Recorded information ->
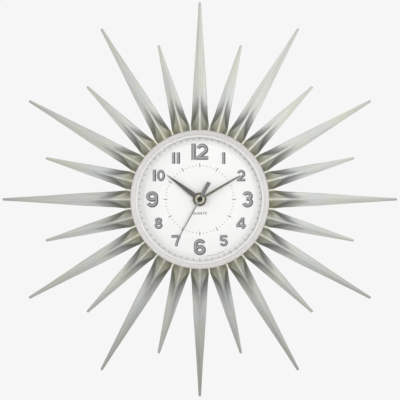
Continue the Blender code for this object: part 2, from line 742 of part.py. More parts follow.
# Stepping motor: stator plate, core bar and coil
STATOR = [
    (-12.0, 22.0),
    (-12.0, 12.6),
    (5.5, 12.6),
    (5.5, 10.8),
    (16.5, 10.8),
    (16.5, 22.0),
    (6.9, 22.0),
    (6.9, 15.0),
    (-9.5, 15.0),
    (-9.5, 22.0),
]
stator = plate("stator", [STATOR, ring_of(3.1, 20, ROTOR_AXIS)], 10.2, 11.2)
finish(stator, "stator", STEEL)
core = block("core", (-11.8, 16.2), (19.3, 21.7), (8.9, 9.9))
finish(core, "coil_core", STEEL, (0.0, 20.5), 9.4)
LENGTHWISE = Matrix(((0, 0, 1, 0), (1, 0, 0, 0), (0, 1, 0, 0), (0, 0, 0, 1)))
coil_profile = [
    (0.0, 6.5),
    (4.0, 6.5),
    (4.0, 5.5),
    (3.4, 5.5),
    (3.4, -7.5),
    (4.0, -7.5),
    (4.0, -8.5),
    (0.0, -8.5),
]
coil = turned("coil", coil_profile, 20)
coil.data.transform(Matrix.Translation(Vector((0.0, 20.5, 9.4)) * MM) @ LENGTHWISE)
coil = cut(coil, block("core_way", (-10.0, 8.0), (19.0, 22.0), (8.6, 10.2)))
finish(coil, "coil", COPPER, (-1.0, 20.5), 9.4)

# Circuit board with its chip and crystal
board = plate("board", [soft_rect(-25.0, 8.0, -13.0, 24.5, 0.6, 2)], 10.8, 11.6)
finish(board, "circuit_board", GREEN_BOARD)
chip_profile = [(0.0, 10.5), (2.8, 10.5), (2.8, 10.1), (2.2, 9.4), (0.0, 9.1)]
chip = turned("chip", chip_profile, 16, (-18.6, 13.6))
finish(chip, "chip", BLACK_PLASTIC, (-18.6, 13.6), 9.8)
can_profile = [(0.0, -15.4), (0.8, -15.4), (1.0, -15.6), (1.0, -21.4), (0.0, -21.4)]
can = turned("can", can_profile, 12)
can.data.transform(Matrix.Translation(Vector((0.0, 21.4, 9.5)) * MM) @ LENGTHWISE)
finish(can, "crystal", STEEL, (-18.4, 21.4), 9.5)

# Battery contacts, run up the bay's ends to the board
positive = [(25.6, -25.0), (26.0, -25.0), (26.0, 25.2), (-12.4, 25.2), (-12.4, 24.8), (25.6, 24.8)]
finish(plate("positive", [positive], 5.0, 10.0), "positive_contact", STEEL)
negative = [(-25.9, -25.0), (-25.5, -25.0), (-25.5, 16.0), (-25.9, 16.0)]
finish(plate("negative", [negative], 5.0, 10.4), "negative_contact", STEEL)

# AA cell, lying across the bay
cell_profile = [
    (0.0, CELL_BUTTON),
    (2.6, CELL_BUTTON),
    (2.6, CELL_SHOULDER),
    (6.7, CELL_SHOULDER),
    (CELL_R, CELL_SHOULDER - 0.6),
    (CELL_R, CELL_END + 0.6),
    (6.7, CELL_END),
    (0.0, CELL_END),
]
cell = turned("cell", cell_profile, 28)
cell.data.transform(Matrix.Translation(Vector((0.0, CELL_UP, CELL_DEPTH)) * MM) @ LENGTHWISE)
finish(cell, "battery", CELL_JACKET, (0.0, CELL_UP), CELL_DEPTH)

# Setting knob, pressed on the motion wheel's arbor
knurl = []
for k in range(24):
    knurl.append(polar(KNOB_R, 15 * k - 3, MOTION_AXIS))
    knurl.append(polar(KNOB_R, 15 * k + 3, MOTION_AXIS))
    knurl.append(polar(KNOB_R - 0.5, 15 * k + 7.5, MOTION_AXIS))
knob = plate("knob", [knurl], 0.4, 2.6)
knob = cut(knob, rod("knob_bore", 0.9, 1.2, 4.0, MOTION_AXIS))
finish(knob, "setting_knob", WHITE_PLASTIC, MOTION_AXIS, 1.5)
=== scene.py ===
"""Sunburst wall clock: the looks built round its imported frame.

Shapes are drawn on the dial in millimetres: x to the right, y up, and depth off the wall towards the viewer.
FACE_ON stands them up in the frame's metres, where the dial faces -Y. Dial angles run clockwise from 12.
"""

import math

import bmesh
import bpy
from mathutils import Matrix, Vector


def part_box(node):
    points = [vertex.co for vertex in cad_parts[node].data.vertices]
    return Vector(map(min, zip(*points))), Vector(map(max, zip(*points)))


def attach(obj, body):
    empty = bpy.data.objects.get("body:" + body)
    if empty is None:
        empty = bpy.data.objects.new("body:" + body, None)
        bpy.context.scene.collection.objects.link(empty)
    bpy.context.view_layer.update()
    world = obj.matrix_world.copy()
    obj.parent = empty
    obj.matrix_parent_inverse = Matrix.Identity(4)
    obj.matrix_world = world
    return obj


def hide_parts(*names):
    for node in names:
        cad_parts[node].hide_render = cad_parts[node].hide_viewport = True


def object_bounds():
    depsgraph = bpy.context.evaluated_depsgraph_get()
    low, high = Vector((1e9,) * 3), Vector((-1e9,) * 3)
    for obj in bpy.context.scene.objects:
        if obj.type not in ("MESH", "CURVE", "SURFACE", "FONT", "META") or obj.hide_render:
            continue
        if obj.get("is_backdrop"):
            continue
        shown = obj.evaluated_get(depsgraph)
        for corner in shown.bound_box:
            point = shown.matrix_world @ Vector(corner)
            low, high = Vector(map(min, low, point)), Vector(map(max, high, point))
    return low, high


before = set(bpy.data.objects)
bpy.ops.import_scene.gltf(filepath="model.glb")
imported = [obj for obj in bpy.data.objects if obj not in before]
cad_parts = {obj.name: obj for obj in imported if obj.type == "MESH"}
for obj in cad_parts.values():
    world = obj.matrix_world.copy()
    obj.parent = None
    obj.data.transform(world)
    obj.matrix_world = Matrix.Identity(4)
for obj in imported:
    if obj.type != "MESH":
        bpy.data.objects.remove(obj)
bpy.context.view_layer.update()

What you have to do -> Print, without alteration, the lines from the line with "# Setting knob, pressed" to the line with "for node in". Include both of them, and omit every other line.

Full solution ->
# Setting knob, pressed on the motion wheel's arbor
knurl = []
for k in range(24):
    knurl.append(polar(KNOB_R, 15 * k - 3, MOTION_AXIS))
    knurl.append(polar(KNOB_R, 15 * k + 3, MOTION_AXIS))
    knurl.append(polar(KNOB_R - 0.5, 15 * k + 7.5, MOTION_AXIS))
knob = plate("knob", [knurl], 0.4, 2.6)
knob = cut(knob, rod("knob_bore", 0.9, 1.2, 4.0, MOTION_AXIS))
finish(knob, "setting_knob", WHITE_PLASTIC, MOTION_AXIS, 1.5)
=== scene.py ===
"""Sunburst wall clock: the looks built round its imported frame.

Shapes are drawn on the dial in millimetres: x to the right, y up, and depth off the wall towards the viewer.
FACE_ON stands them up in the frame's metres, where the dial faces -Y. Dial angles run clockwise from 12.
"""

import math

import bmesh
import bpy
from mathutils import Matrix, Vector


def part_box(node):
    points = [vertex.co for vertex in cad_parts[node].data.vertices]
    return Vector(map(min, zip(*points))), Vector(map(max, zip(*points)))


def attach(obj, body):
    empty = bpy.data.objects.get("body:" + body)
    if empty is None:
        empty = bpy.data.objects.new("body:" + body, None)
        bpy.context.scene.collection.objects.link(empty)
    bpy.context.view_layer.update()
    world = obj.matrix_world.copy()
    obj.parent = empty
    obj.matrix_parent_inverse = Matrix.Identity(4)
    obj.matrix_world = world
    return obj


def hide_parts(*names):
    for node in names:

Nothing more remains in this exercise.